Frye: We have already started working with Colorado State University and we have gotten additional interest from the University of Pennsylvania. And they are looking at this from the same kinds of ideas that Roger’s already explained, from the point of view that this is a globally consistent and comparable set of data that allows them to look at the impacts. And Penn, in particular, is looking at ecological hot spots relative to protected areas around the world. And their driver for that is to help the UN understand how to increase the percentage of the world’s habitats that are protected, from 13 percent to 17 percent.

The education applications raise an interesting question: What can the map teach us about our environment and what do you see as the overarching lesson that the map delivers?

Sayre: It teaches us a lot about our environment because it essentially characterizes ecosystems as a combination of four really important earth surface characteristics: the climate, the land form, the geology, and the vegetation.

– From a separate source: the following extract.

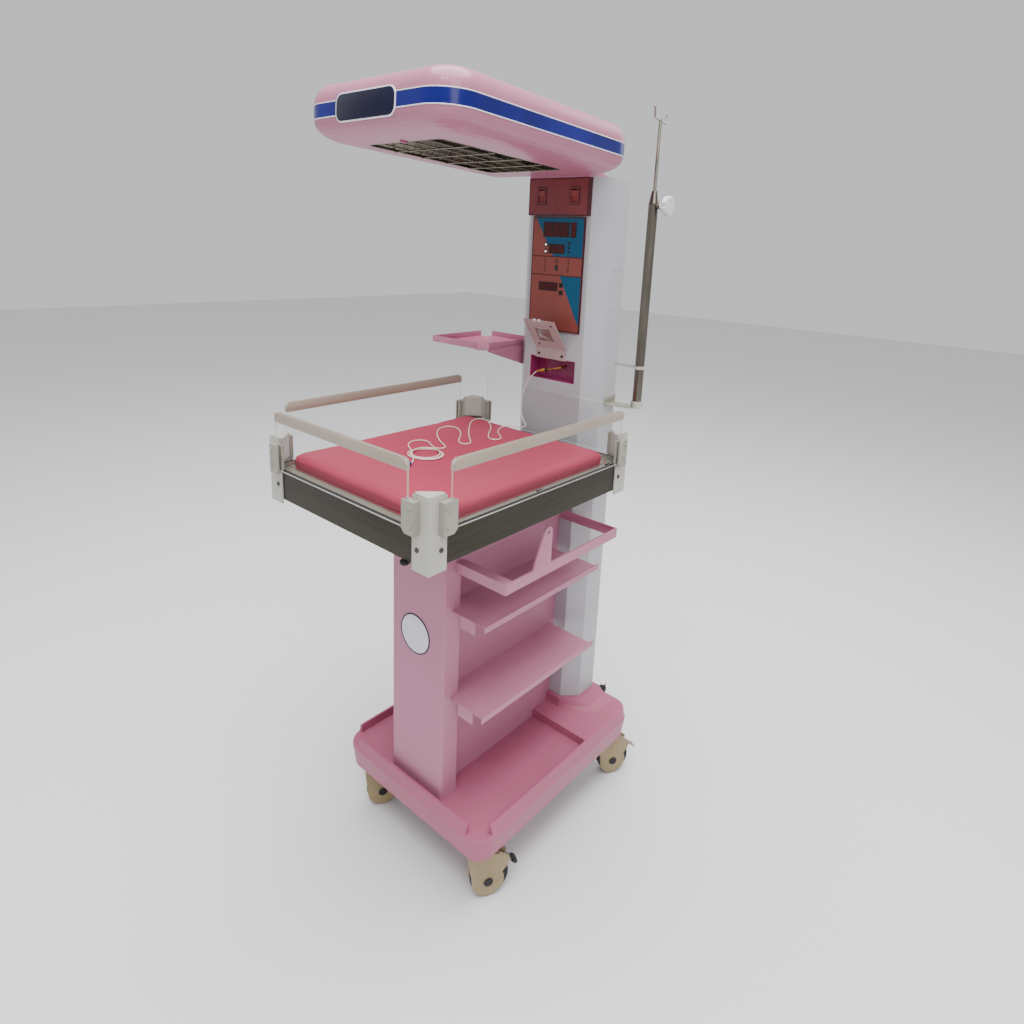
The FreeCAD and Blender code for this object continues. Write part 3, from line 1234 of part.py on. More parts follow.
def probe():
    """Probe plug in its pocket, the thin lead over the rear panel, its coil and sensor."""
    z = MATTRESS_TOP_Z + LEAD_R + 0.2
    tail = (-46.0, 320.0, 1243.0)
    ring_at = V(-22.0, 331.0, 1250.0)
    axis = V(*tail) - ring_at
    length = axis.Length
    collar = Part.makeCylinder(5.5, 9.0, ring_at, axis)
    shank = Part.makeCone(4.5, 3.0, length - 9.0, ring_at + axis * (9.0 / length), axis)
    stub = routed([(20.0, COLUMN_FRONT_Y + POCKET_DEPTH - POCKET_SHEET, 1262.0),
                   (14.0, 352.0, 1258.0), (-2.0, 340.0, 1254.0), tuple(ring_at)], 2.5)
    parts["probe_plug"] = collar.fuse([shank, stub.cut(probe_pocket())]).removeSplitter()
    route = [
        tail, (-58, 314, 1232), (-68, 306, 1212), (-77, 300, 1182), (-81, 297, 1150),
        (-76, 293, 1122), (-62, 288, 1103), (-46, 280, 1096), (-34, 266, z + 2), (-40, 250, z),
        (-60, 244, z), (-78, 232, z), (-76, 206, z), (-56, 174, z), (-32, 152, z),
        (-10, 138, z), (2, 120, z), (-12, 102, z), (-36, 114, z), (-62, 146, z), (-92, 188, z),
        (-132, 222, z), (-166, 240, z), (-186, 226, z), (-178, 196, z), (-144, 154, z),
        (-106, 112, z), (-68, 76, z), (-38, 52, z), (-22, 34, z), (-36, 16, z), (-60, 28, z),
        (-94, 72, z), (-130, 104, z), (-164, 116, z), (-184, 100, z), (-178, 70, z),
        (-150, 36, z), (-114, 8, z), (-78, -14, z), (-48, -26, z), (-36, -44, z),
        (-54, -58, z), (-78, -48, z), (-104, -32, z), (-130, -36, z), (-138, -64, z),
        (-116, -92, z), (-86, -106, z), (-66, -112, z),
    ]
    cx, cy = LEAD_COIL_AT
    inner, outer = LEAD_COIL_R
    z0 = MATTRESS_TOP_Z + 0.2
    coil = Part.makeCylinder(outer, LEAD_COIL_HEIGHT, V(cx, cy, z0))
    coil = coil.cut(Part.makeCylinder(inner, LEAD_COIL_HEIGHT, V(cx, cy, z0)))
    tail_route = [(cx - 8, cy - 38, z), (cx + 8, cy - 47, z), (cx + 22, cy - 58, z),
                  (cx + 28, cy - 72, z)]
    sx, sy, sz = tail_route[-1]
    sensor = Part.makeCylinder(9.0, 7.0, V(sx + 2, sy - 9, z0))
    sensor = sensor.makeFillet(2.5, [e for e in sensor.Edges
                                     if e.Curve.TypeId.endswith("Circle")])
    grip = rod((sx + 2, sy - 9, sz + 2), (sx, sy, sz), 2.6)
    sensor = sensor.fuse(grip.common(box(-200, 200, -400, 0, z0, z0 + 20)))
    parts["probe_sensor"] = sensor
    lead = routed(route, LEAD_R).cut([coil, parts["probe_plug"]])
    end = routed(tail_route, LEAD_R).cut([coil, sensor])
    parts["probe_coil"] = coil
    parts["probe_lead"] = group([max(lead.Solids, key=lambda s: s.Volume),
                                 max(end.Solids, key=lambda s: s.Volume)])


def build():
    body = base_body()
    parts["base_shell"] = base_shell(body)
    parts["base_underframe"] = base_underframe()
    parts["front_pedestal"] = front_pedestal()
    parts["web_panel"] = web_panel(body)
    parts["shelves"] = group([shelf(top) for top in SHELF_TOPS])
    parts["utility_frame"] = utility_frame()
    parts["column_shell"] = column_shell()
    parts["column_rear_cover"] = column_rear_cover()
    parts["switch_box"] = switch_box()
    parts["heater_switch"] = rocker(-ROCKER_X)
    parts["light_switch"] = rocker(ROCKER_X)
    parts["controller_plate"] = controller_plate()
    parts["display_windows"] = display_windows()
    parts["upper_key"] = key(KEY_Z[0])
    parts["lower_key"] = key(KEY_Z[1])
    parts["chart_plate"] = chart_plate()
    parts["probe_pocket"] = probe_pocket()
    parts["side_tray"] = side_tray()
    parts["tray_gusset"] = tray_gusset()
    parts["iv_tube"] = iv_tube()
    parts["iv_bracket"] = iv_bracket()
    parts["iv_rod"] = iv_rod()
    parts["iv_knob"] = iv_knob()
    hood_pieces()
    parts["corner_posts"] = corner_posts()
    parts["panel_holders"] = panel_holders()
    bed_panels()
    parts["bed_apron"] = bed_apron()
    parts["bed_tray"] = bed_tray()
    parts["mattress"] = mattress()
    parts["screws"] = screws()
    castors()
    mains()
    probe()


CORD_NODES = ("mains_gland", "mains_cord", "mains_coil", "mains_plug", "probe_plug",
              "probe_lead", "probe_coil", "probe_sensor")


def write():
    """Puts the origin under the middle of the object's own pieces, and saves each part."""
    whole = FreeCAD.BoundBox()
    for name, shape in parts.items():
        if name not in CORD_NODES:
            whole.add(shape.optimalBoundingBox(False))
    shift = V(-whole.Center.x, -whole.Center.y, -whole.ZMin)
    os.makedirs("parts", exist_ok=True)
    for name, shape in parts.items():
        shape.translate(shift)
        shape.exportStep("parts/%s.step" % name)
        if not shape.isValid():
            print("not valid:", name)
    print("origin moved by %.3f %.3f %.3f" % (shift.x, shift.y, shift.z))
    print("size %.1f %.1f %.1f" % (whole.XLength, whole.YLength, whole.ZLength))
    print(len(parts), "nodes")


build()
write()
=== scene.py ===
# Infant radiant warmer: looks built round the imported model. Metres, +Z up, +Y to the column.
import bpy
import bmesh
import math
import random
from mathutils import Matrix, Vector, noise


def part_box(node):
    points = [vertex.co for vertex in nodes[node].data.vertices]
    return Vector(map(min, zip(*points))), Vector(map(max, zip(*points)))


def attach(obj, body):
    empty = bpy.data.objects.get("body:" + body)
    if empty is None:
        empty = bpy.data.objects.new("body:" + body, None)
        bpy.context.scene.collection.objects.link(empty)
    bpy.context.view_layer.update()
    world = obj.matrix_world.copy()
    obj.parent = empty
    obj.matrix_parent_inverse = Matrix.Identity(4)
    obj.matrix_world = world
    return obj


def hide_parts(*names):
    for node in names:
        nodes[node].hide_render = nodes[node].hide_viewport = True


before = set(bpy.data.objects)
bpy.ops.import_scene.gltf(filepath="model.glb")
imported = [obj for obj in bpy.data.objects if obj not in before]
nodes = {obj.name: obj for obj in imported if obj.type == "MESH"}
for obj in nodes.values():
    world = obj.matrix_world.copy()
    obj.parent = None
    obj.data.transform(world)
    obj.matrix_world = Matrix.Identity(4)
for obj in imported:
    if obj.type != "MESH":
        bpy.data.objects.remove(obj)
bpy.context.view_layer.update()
scene = bpy.context.scene
random.seed(7)

# The drawing's millimetres, moved to the model's origin
SHIFT_X = 28.5
SHIFT_Y = -64.719
MM = 0.001

# Sizes that repeat the drawing's
COLUMN_FRONT = 328.0
PLATE_FRONT = 322.0
SWITCH_FRONT = 314.0
HOOD_PIVOT = (328.0, 1764.0)
HOOD_TILT = math.radians(2.7)
HOOD_MID_X = -9.0
STRIPE_Z = 1812.0
STRIPE_HALF = 14.5
BED_X = 275.0
BED_FRONT = -372.0
BED_REAR = 303.0
TRAIL_ANGLE = math.radians(60.0)
STEMS = {
    "front_left": (-208.0, -137.0), "front_right": (208.0, -137.0),
    "rear_left": (-208.0, 424.0), "rear_right": (208.0, 424.0),
}


def at(x, y, z):
    """A point of the drawing, in metres in the model's frame."""
    return Vector(((x + SHIFT_X) * MM, (y + SHIFT_Y) * MM, z * MM))


# ------------------------------------------------------------ camera
CAMERA_SPOT = (1138.7, -1152.8, 1595.6)
CAMERA_AZIMUTH = math.radians(40.305)
CAMERA_PITCH = math.radians(13.457)
CAMERA_ROLL = math.radians(2.486)
CAMERA_LENS = 23.89
CAMERA_SHIFT = (-0.0060, -0.1049)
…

The map really helps us understand what ecosystems are in a physical geography sense, and once you grasp that, you can start asking lots of questions about the relationship of humans to the natural environment and, comparatively, how are similar ecosystems different across the continents and what causes particular species to be found where they are, sort of what are their ecosystem or environmental requirements? The map can help us begin to ask a lot of questions about our natural world and our place in it as human beings.